A trend in modern fantasy writing that I find very agreeable is the presentation of faery creatures as truly other, not either Goody Goody or Evil Wicked Mean and Nasty as was the case for so long:
Puck laughs, warm and pealing. "Your concern is touching, but deeply unnecessary. Did Ariel not tell you, child? I'm a trickster, and though my enemies try as they might, it's tricky to trick a trickster with even the trickiest trickeries. And in any case, should anyone try to trick me"--his smile turns vulpine, sharper even than his teeth--"they must do so in the knowledge that I'll trick back."
"A boastful thing, aren't you?"
"Modesty is for saints, which I most certainly am not."

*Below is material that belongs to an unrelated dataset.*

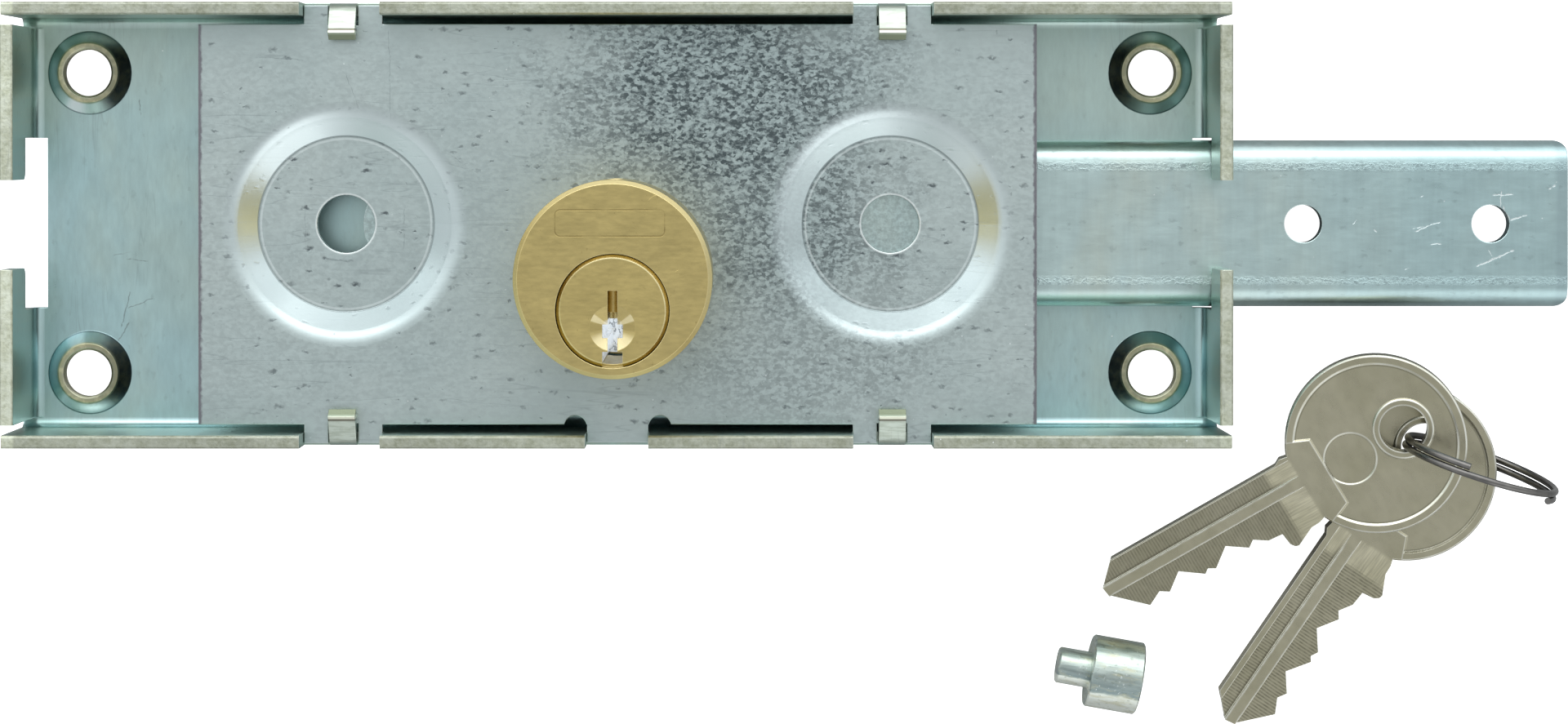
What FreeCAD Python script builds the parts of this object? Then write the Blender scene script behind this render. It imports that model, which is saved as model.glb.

"Indeed? You shock me, sir!"
"Excellent! I do so love to be shocking."
The words flow like cold spring water, deceptive in limpid clarity, hiding a swift current and slippery rocks ready to lift one's feet from their footings and dump the inattentive into an icy bath of surprise: teeth, wits, mind, morals, all are sharp instruments to this ancient, soulless trickster.

I believe that Meadows has speared the wriggling fish of The Tempest's--indeed perhaps all of Shakespeare's works's--essential message, alluded to but never declaimed outright, in this long speech Miran-Miranda (you'll see what this means when you read the novella) makes to Puck as they travel away from Ferdinand and Prospero and the rest of the ordinary (!) world, together:
I am--I know I am new to desire, and all my husband taught me was that wanting should be his province alone, with granting those wants my chore. Certainly, I envied him the decision, but it was not--is not--the whole of it. On the island, there was hardly need to think of myself as girl or woman, except inasmuch as my father told me to, for I had no real source of comparison. Caliban was inhuman, my father defined himself as a sorcerer more than as a mere man, and Ariel could be anything she pleased. But then there was Ferdinand, and for his sake--and for my ease--I took the role I'd been told to take, but though I tried to obey, it was...I wish I could say it was just the skirts, that I chafed only at the expectation of manners, but it wasn't that, Puck, it was language, the words, the feel of them. I never knew words could be so sharp, until the wrong ones cut me. But they weren't always wrong, that's the worst of it; some days I revelled in being called a lady, but then the day would pass, the sun would rise and fall again, and the same name felt like a collar, bringing me to heel; or else a corset, squeezing me into wrongish shapes for the adoration of strangers.
But are they wrong? I still don't know. But, oh, I wish--I wish--I could change as Ariel does, that flicker-flash between girl and man; I wish my form could be all the forms my heart desires! The moon has phases, does it not? We call it full and half and harvest, but through its wax and wane, it remains the moon, and we love it no less--must I be any different? I must not, for I am not. My heart is a moon, and some days I am full and bright within myself, a shape that fits my name, and then I fade, and mirrors show only a half-light shared with a silhouette, an absence my form reflects; and then, in the dark, I am dark altogether, until I regrow again. Why should such a thing be any more difficult to grasp than the fact that some think me dead, and yet I live? The contradiction is only in their perception of what I am; and though killing me would perhaps solve it to their satisfaction, it would not undo the truth of me.
I am struck speechless. I can only say to this eloquent outpouring, "Yes, Foz, yes. You got it. You get it."